Ya liberé los papeles blancos, ahora estoy trabajando en la documentación del kernel.


----------



## Neokdevil (Dic 28, 2008)

Hola FueraDeLugar!
yo tambien estoy interesado en tu kernel
veras yo quiero hacer un hexapodo y quiero implementar tu kernel
y te pido ayuda para comprender tu kernel 
ya lo eh estado estudiando y tengo algunas ideas


----------



## pic-man (Dic 28, 2008)

Hola FueraDeLugar, primero que nada dejame felicitarte por ese trabajo. Conoci la pagina http://www.araguaney.loquequierasya.com/ por otro foro (no recuerdo cual) y aunque no he revisado el kernel es un proyecto que me gusta bastante.

Espero la publicacion de la documentacion para ponerme a revisar el kernel y ver como funciona. Gracias por tu trabajo!


----------



## Moyano Jonathan (Dic 28, 2008)

Exelente trabajo , pero como trabaja específicamente el kernel


----------



## FueraDeLugar (Ene 4, 2009)

Disculpen la tardanza, el kernel está hecho enteramente en assembler por lo que requiere buen conocimiento de programación en este lenguaje y requiere conocer muy bien el PIC16F877A. Se debe escribir encima de la aplicación prueba, ya que esta sirve de guía, se deben definir las variables que usará el kernel en tiempo de diseño (ver como se hace en aplicación prueba).

Tengo pensado hacer un tipo de pre-ensamblador para que las personas puedan enfocarse a usar el kernel y no a gastar tiempo analizando como utilizarlo. Esto sería un bombazo de lograrlo.
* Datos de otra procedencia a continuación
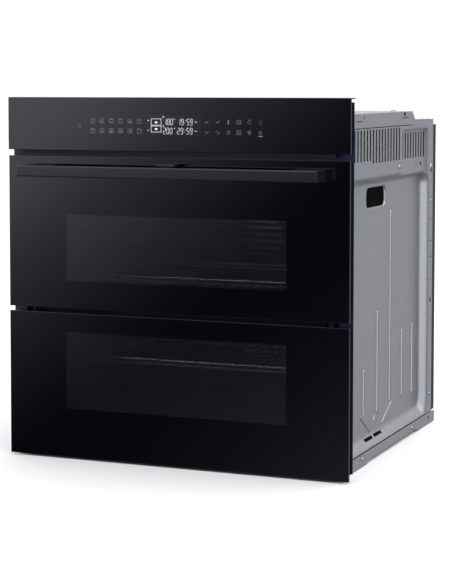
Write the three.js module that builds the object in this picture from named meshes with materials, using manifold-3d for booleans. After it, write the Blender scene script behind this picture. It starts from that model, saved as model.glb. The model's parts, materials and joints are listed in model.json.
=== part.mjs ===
// Built-in wall oven with a split door: the upper door opens by itself, or both open together.
// Millimetres, +Z up, +X to the right, the front faces -Y. The origin is under the middle of the box.
import * as THREE from 'three';
import { mergeVertices } from 'three/addons/utils/BufferGeometryUtils.js';
import Module from 'manifold-3d';

const wasm = await Module();
wasm.setup();

// ---------------------------------------------------------------- driving dimensions
const FRONT_WIDTH = 595;            // control panel glass
const BODY_DEPTH = 564;             // face of the glass to the back of the rear cover
const DOOR_BOTTOM = 2.5;            // lower edge of the lower glass above the feet
const LOWER_DOOR_HEIGHT = 239.8;
const UPPER_DOOR_HEIGHT = 250.7;
const PANEL_HEIGHT = 86.6;
const DOOR_GAP = 7.7;               // between the two doors
const PANEL_GAP = 9.7;              // between the upper door and the control panel
const DOOR_NARROWER = 0.8;          // each side, against the control panel
const GLASS = 4;                    // every pane
const SHEET = 1.5;                  // enamelled front frame and base
const SKIN = 1.2;                   // galvanised covers and the cavity liner
const GAP = 0.3;                    // between pieces that touch
const CLEAR = 0.5;                  // round a piece that slides or drops in

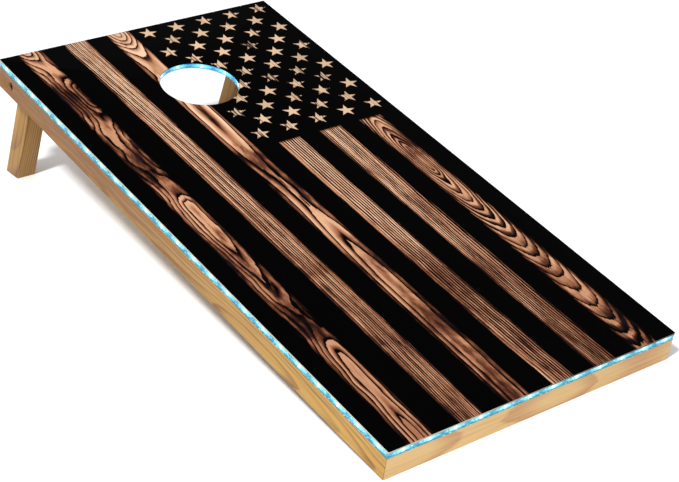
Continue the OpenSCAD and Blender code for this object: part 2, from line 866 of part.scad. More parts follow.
// Saddles that hold the hole's lead against the deck.
module lead_clips() {
    run = lead_end - lead_turn;
    heading = atan2(run.y, run.x);
    h = lead_d + 1.4;
    color("#f0f0ee") on_board() for (s = [0.3, 0.75])
        translate(lead_turn + s * run) rotate(heading) difference() {
            translate([-clip_l / 2, -clip_w / 2, box_top - h - lead_z])
                cube([clip_l, clip_w, h]);
            translate([-clip_l, 0, 0]) rotate([0, 90, 0])
                cylinder(d = lead_d + 2 * seat_gap, h = 2 * clip_l);
            translate([-clip_l, -lead_d / 2 - seat_gap, 0])
                cube([2 * clip_l, lead_d + 2 * seat_gap, lead_d]);
        }
}

// ---- Screws ----

module deck_screws() {
    color("#a8853f") on_board() at_deck_screws() wood_screw(screw_d, screw_l);
}

module corner_screws() {
    color("#a8853f") on_board() for (side = ["left", "right"]) on_side(side)
        at_corner_screws() wood_screw(screw_d, screw_l);
}

module pivot_block_screws() {
    color("#a8853f") on_board() for (side = ["left", "right"]) on_side(side)
        at_pivot_block_screws() wood_screw(screw_d, short_screw_l);
}

module pocket_screws() {
    color("#a8853f") on_board() for (side = ["left", "right"]) on_side(side) at_pocket_screws()
        difference() {
            union() {
                cylinder(d = screw_d, h = pocket_screw_l);
                translate([0, 0, -pocket_head_h]) cylinder(d = pocket_d - 1, h = pocket_head_h);
            }
            translate([0, 0, -pocket_head_h]) cube([3, 3, 3], center = true);
        }
}

module box_screws() {
    color("#9a9da1") on_board() at_box_screws() wood_screw(small_screw_d, small_screw_l);
}

module plate_screws() {
    color("#9a9da1") on_board() at_plate_screws() wood_screw(small_screw_d, small_screw_l);
}

deck_panel();
front_rail();
back_rail();
left_rail();
right_rail();
cross_brace();
corner_block_left();
corner_block_right();
pivot_block_left();
pivot_block_right();
leg_left();
leg_right();
pivot_bolt_left();
pivot_bolt_right();
pivot_washers();
lock_nuts();
sleeve_front();
sleeve_back();
sleeve_left();
sleeve_right();
tape_front();
tape_back();
tape_left();
tape_right();
edge_chips();
edge_resistors();
hole_sleeve();
hole_tape();
hole_chips_ring();
battery_box();
battery_cover();
control_plate();
battery_cells();
contact_springs();
contact_plates();
control_board();
tact_switch();
power_button();
edge_lead();
hole_lead();
lead_clips();
deck_screws();
corner_screws();
pivot_block_screws();
pocket_screws();
box_screws();
plate_screws();
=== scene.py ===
"""The looks of the cornhole board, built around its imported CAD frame. Metres, in the frame's own axes."""

import json
import math

import bmesh
import bpy
import numpy as np
from mathutils import Euler, Matrix, Vector


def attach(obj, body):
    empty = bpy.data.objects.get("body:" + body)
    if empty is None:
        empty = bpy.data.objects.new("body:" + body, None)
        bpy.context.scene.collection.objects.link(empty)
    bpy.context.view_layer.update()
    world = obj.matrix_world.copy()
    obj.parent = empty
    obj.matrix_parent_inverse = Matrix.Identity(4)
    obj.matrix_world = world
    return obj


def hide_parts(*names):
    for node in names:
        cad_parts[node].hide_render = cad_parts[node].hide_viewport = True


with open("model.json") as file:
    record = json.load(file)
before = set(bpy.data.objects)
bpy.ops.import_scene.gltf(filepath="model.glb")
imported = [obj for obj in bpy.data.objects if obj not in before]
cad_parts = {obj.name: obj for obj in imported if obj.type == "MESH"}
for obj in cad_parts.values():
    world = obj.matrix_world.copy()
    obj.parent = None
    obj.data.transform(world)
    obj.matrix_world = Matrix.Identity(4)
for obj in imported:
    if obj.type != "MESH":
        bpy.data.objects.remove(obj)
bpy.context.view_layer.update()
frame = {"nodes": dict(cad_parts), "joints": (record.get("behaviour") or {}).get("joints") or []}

# ---------------------------------------------------------------- the board's own frame

JOINTS = {j["name"]: j for j in frame["joints"]}
DECK_NORMAL = Vector(JOINTS["power_button_press"]["axis"]).normalized()
TILT = math.atan2(-DECK_NORMAL.y, DECK_NORMAL.z)
TURN = Matrix.Rotation(TILT, 4, "X")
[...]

Les agradezco mucho los comentarios que han hecho. Saludos! Se que nos veremos muy pronto.


----------



## dayalaniel (Feb 13, 2009)

Pocas personas tienen la osadia o, la capacidad que tu tuviste  
para hacer un kernel con un pic y pues felicidades y espero que mejore 
con las modificaciones que alguno de nosotros le pueda hacer


----------



## FueraDeLugar (Feb 20, 2009)

Muchas gracias por el comentario!


----------



## AdairSC (Jun 9, 2010)

Hola FueraDeLugar!!
Primeramente dejame felicitarte por un grandioso trabajo, he descargado el kernel para implementarlo 
en un proyecto de robotica de la universidad, revisare paso a paso el codigo para poder implementarlo!!

Gracias!!!


----------